▶ The problem: Make an exact copy of all the data.

====

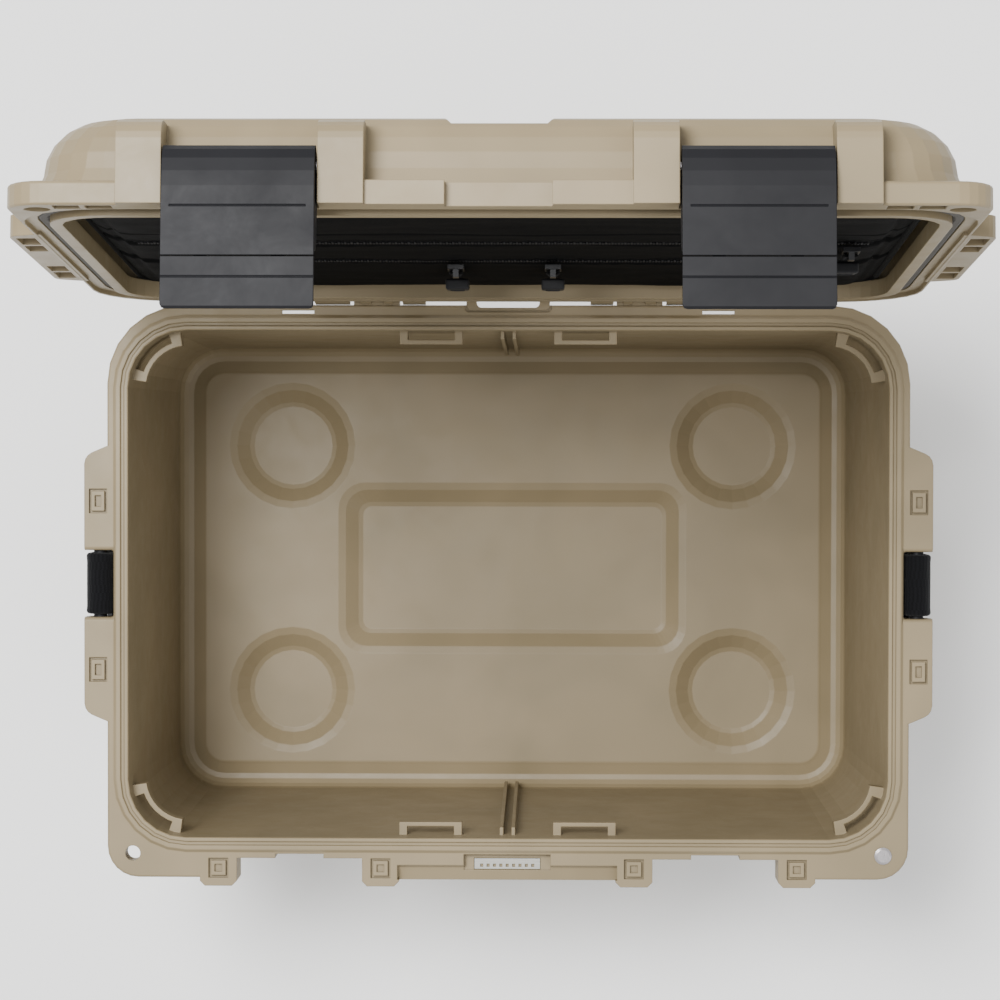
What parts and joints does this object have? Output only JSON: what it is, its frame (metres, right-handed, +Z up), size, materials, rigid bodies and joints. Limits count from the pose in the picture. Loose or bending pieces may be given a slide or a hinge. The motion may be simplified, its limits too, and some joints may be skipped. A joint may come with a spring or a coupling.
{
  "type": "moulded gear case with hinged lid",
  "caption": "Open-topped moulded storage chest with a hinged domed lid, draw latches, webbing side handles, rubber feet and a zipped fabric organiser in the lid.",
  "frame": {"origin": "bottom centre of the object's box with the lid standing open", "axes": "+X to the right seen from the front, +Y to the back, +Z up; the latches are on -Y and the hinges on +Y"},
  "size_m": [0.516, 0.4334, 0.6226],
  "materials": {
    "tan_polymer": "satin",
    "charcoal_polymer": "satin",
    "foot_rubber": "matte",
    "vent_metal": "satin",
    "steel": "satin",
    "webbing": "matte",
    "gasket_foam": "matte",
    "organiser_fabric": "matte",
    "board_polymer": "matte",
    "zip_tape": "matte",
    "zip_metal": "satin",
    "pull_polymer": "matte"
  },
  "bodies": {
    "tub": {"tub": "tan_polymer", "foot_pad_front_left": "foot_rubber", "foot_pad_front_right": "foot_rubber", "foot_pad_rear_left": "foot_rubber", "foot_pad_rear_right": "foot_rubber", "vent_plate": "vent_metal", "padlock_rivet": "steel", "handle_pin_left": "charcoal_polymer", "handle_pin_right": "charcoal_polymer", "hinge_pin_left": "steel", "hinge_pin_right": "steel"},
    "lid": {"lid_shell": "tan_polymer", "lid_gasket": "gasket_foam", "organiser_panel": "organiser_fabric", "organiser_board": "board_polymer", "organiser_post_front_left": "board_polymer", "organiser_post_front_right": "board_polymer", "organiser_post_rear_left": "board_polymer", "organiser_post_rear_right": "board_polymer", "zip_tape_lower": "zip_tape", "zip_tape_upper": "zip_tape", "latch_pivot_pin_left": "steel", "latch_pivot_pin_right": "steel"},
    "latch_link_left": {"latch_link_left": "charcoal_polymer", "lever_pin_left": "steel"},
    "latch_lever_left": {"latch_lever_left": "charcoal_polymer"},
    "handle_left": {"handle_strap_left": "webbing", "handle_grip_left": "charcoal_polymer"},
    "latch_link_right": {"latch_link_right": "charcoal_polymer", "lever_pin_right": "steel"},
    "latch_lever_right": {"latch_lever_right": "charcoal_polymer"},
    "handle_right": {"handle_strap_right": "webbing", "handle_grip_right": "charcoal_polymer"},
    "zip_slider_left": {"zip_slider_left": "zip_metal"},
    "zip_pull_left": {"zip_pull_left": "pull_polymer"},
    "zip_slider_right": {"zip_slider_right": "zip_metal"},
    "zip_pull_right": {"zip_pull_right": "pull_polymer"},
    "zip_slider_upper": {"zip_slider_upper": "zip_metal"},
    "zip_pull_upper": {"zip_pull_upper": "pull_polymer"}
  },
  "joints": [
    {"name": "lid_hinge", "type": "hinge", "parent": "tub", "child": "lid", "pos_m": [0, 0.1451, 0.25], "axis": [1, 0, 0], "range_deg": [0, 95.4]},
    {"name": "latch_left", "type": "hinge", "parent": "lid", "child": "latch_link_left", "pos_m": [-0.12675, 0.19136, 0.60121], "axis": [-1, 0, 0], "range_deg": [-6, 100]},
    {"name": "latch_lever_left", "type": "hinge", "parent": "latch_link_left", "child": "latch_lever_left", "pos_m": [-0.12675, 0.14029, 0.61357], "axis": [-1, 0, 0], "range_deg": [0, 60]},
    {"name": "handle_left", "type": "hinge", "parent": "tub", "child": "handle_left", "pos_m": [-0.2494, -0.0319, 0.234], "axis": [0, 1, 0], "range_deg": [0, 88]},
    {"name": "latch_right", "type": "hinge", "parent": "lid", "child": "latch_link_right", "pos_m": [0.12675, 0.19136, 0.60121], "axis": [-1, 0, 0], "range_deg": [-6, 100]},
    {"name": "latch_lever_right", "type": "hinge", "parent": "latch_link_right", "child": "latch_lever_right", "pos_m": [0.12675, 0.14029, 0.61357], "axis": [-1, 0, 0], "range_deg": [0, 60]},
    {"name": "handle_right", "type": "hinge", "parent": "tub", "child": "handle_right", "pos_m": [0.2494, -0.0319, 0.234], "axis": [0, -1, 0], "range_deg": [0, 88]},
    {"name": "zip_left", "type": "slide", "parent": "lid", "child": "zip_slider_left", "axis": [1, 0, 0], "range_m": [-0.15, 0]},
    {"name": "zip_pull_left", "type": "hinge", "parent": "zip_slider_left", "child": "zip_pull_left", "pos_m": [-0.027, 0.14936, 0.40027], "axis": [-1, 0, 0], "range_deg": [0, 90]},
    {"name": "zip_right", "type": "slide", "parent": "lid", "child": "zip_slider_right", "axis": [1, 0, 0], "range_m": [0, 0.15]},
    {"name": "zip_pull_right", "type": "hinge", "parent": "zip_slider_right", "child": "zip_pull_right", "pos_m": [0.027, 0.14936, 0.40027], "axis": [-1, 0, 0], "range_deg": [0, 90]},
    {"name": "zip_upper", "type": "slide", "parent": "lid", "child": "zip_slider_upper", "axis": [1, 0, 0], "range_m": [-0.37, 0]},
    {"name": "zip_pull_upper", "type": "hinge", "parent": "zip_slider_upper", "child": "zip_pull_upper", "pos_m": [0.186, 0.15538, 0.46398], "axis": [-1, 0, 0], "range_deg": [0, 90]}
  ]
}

====

▶ Answer:
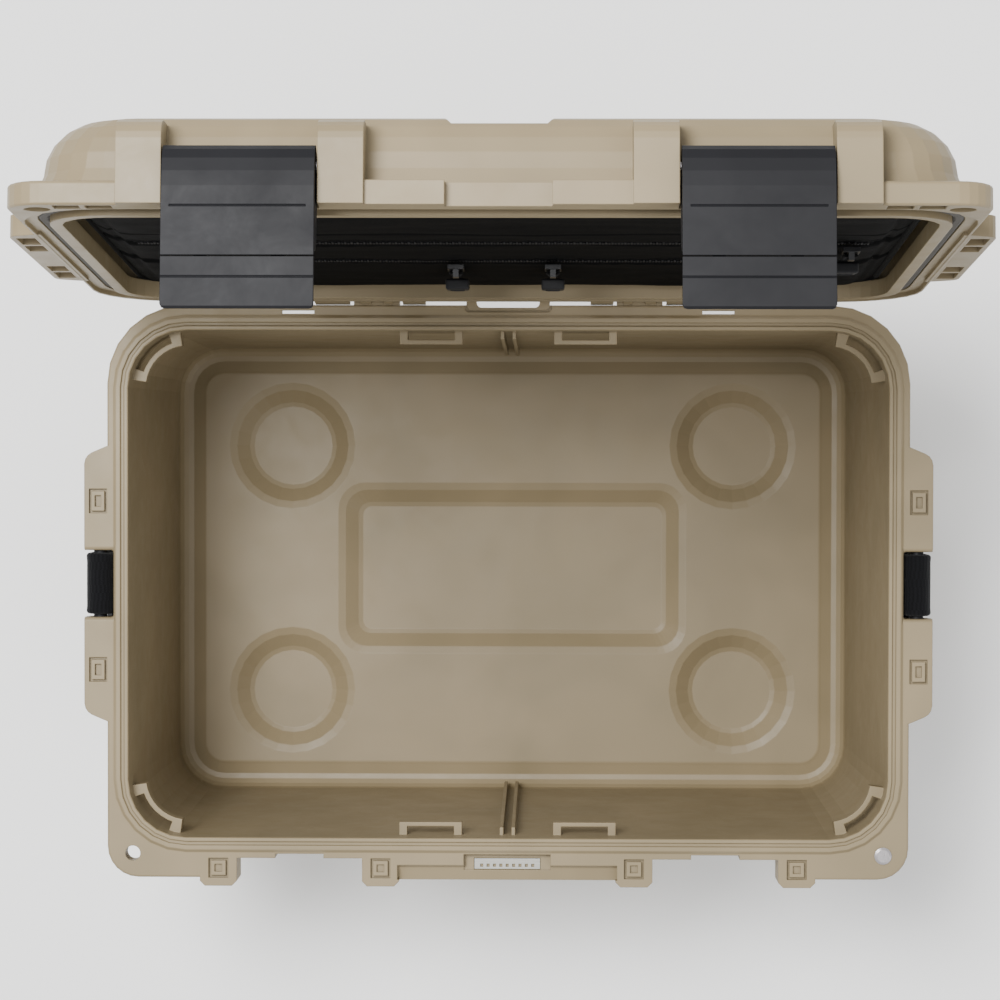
What parts and joints does this object have? Output only JSON: what it is, its frame (metres, right-handed, +Z up), size, materials, rigid bodies and joints. Limits count from the pose in the picture. Loose or bending pieces may be given a slide or a hinge. The motion may be simplified, its limits too, and some joints may be skipped. A joint may come with a spring or a coupling.
{
  "type": "moulded gear case with hinged lid",
  "caption": "Open-topped moulded storage chest with a hinged domed lid, draw latches, webbing side handles, rubber feet and a zipped fabric organiser in the lid.",
  "frame": {"origin": "bottom centre of the object's box with the lid standing open", "axes": "+X to the right seen from the front, +Y to the back, +Z up; the latches are on -Y and the hinges on +Y"},
  "size_m": [0.516, 0.4334, 0.6226],
  "materials": {
    "tan_polymer": "satin",
    "charcoal_polymer": "satin",
    "foot_rubber": "matte",
    "vent_metal": "satin",
    "steel": "satin",
    "webbing": "matte",
    "gasket_foam": "matte",
    "organiser_fabric": "matte",
    "board_polymer": "matte",
    "zip_tape": "matte",
    "zip_metal": "satin",
    "pull_polymer": "matte"
  },
  "bodies": {
    "tub": {"tub": "tan_polymer", "foot_pad_front_left": "foot_rubber", "foot_pad_front_right": "foot_rubber", "foot_pad_rear_left": "foot_rubber", "foot_pad_rear_right": "foot_rubber", "vent_plate": "vent_metal", "padlock_rivet": "steel", "handle_pin_left": "charcoal_polymer", "handle_pin_right": "charcoal_polymer", "hinge_pin_left": "steel", "hinge_pin_right": "steel"},
    "lid": {"lid_shell": "tan_polymer", "lid_gasket": "gasket_foam", "organiser_panel": "organiser_fabric", "organiser_board": "board_polymer", "organiser_post_front_left": "board_polymer", "organiser_post_front_right": "board_polymer", "organiser_post_rear_left": "board_polymer", "organiser_post_rear_right": "board_polymer", "zip_tape_lower": "zip_tape", "zip_tape_upper": "zip_tape", "latch_pivot_pin_left": "steel", "latch_pivot_pin_right": "steel"},
    "latch_link_left": {"latch_link_left": "charcoal_polymer", "lever_pin_left": "steel"},
    "latch_lever_left": {"latch_lever_left": "charcoal_polymer"},
    "handle_left": {"handle_strap_left": "webbing", "handle_grip_left": "charcoal_polymer"},
    "latch_link_right": {"latch_link_right": "charcoal_polymer", "lever_pin_right": "steel"},
    "latch_lever_right": {"latch_lever_right": "charcoal_polymer"},
    "handle_right": {"handle_strap_right": "webbing", "handle_grip_right": "charcoal_polymer"},
    "zip_slider_left": {"zip_slider_left": "zip_metal"},
    "zip_pull_left": {"zip_pull_left": "pull_polymer"},
    "zip_slider_right": {"zip_slider_right": "zip_metal"},
    "zip_pull_right": {"zip_pull_right": "pull_polymer"},
    "zip_slider_upper": {"zip_slider_upper": "zip_metal"},
    "zip_pull_upper": {"zip_pull_upper": "pull_polymer"}
  },
  "joints": [
    {"name": "lid_hinge", "type": "hinge", "parent": "tub", "child": "lid", "pos_m": [0, 0.1451, 0.25], "axis": [1, 0, 0], "range_deg": [0, 95.4]},
    {"name": "latch_left", "type": "hinge", "parent": "lid", "child": "latch_link_left", "pos_m": [-0.12675, 0.19136, 0.60121], "axis": [-1, 0, 0], "range_deg": [-6, 100]},
    {"name": "latch_lever_left", "type": "hinge", "parent": "latch_link_left", "child": "latch_lever_left", "pos_m": [-0.12675, 0.14029, 0.61357], "axis": [-1, 0, 0], "range_deg": [0, 60]},
    {"name": "handle_left", "type": "hinge", "parent": "tub", "child": "handle_left", "pos_m": [-0.2494, -0.0319, 0.234], "axis": [0, 1, 0], "range_deg": [0, 88]},
    {"name": "latch_right", "type": "hinge", "parent": "lid", "child": "latch_link_right", "pos_m": [0.12675, 0.19136, 0.60121], "axis": [-1, 0, 0], "range_deg": [-6, 100]},
    {"name": "latch_lever_right", "type": "hinge", "parent": "latch_link_right", "child": "latch_lever_right", "pos_m": [0.12675, 0.14029, 0.61357], "axis": [-1, 0, 0], "range_deg": [0, 60]},
    {"name": "handle_right", "type": "hinge", "parent": "tub", "child": "handle_right", "pos_m": [0.2494, -0.0319, 0.234], "axis": [0, -1, 0], "range_deg": [0, 88]},
    {"name": "zip_left", "type": "slide", "parent": "lid", "child": "zip_slider_left", "axis": [1, 0, 0], "range_m": [-0.15, 0]},
    {"name": "zip_pull_left", "type": "hinge", "parent": "zip_slider_left", "child": "zip_pull_left", "pos_m": [-0.027, 0.14936, 0.40027], "axis": [-1, 0, 0], "range_deg": [0, 90]},
    {"name": "zip_right", "type": "slide", "parent": "lid", "child": "zip_slider_right", "axis": [1, 0, 0], "range_m": [0, 0.15]},
    {"name": "zip_pull_right", "type": "hinge", "parent": "zip_slider_right", "child": "zip_pull_right", "pos_m": [0.027, 0.14936, 0.40027], "axis": [-1, 0, 0], "range_deg": [0, 90]},
    {"name": "zip_upper", "type": "slide", "parent": "lid", "child": "zip_slider_upper", "axis": [1, 0, 0], "range_m": [-0.37, 0]},
    {"name": "zip_pull_upper", "type": "hinge", "parent": "zip_slider_upper", "child": "zip_pull_upper", "pos_m": [0.186, 0.15538, 0.46398], "axis": [-1, 0, 0], "range_deg": [0, 90]}
  ]
}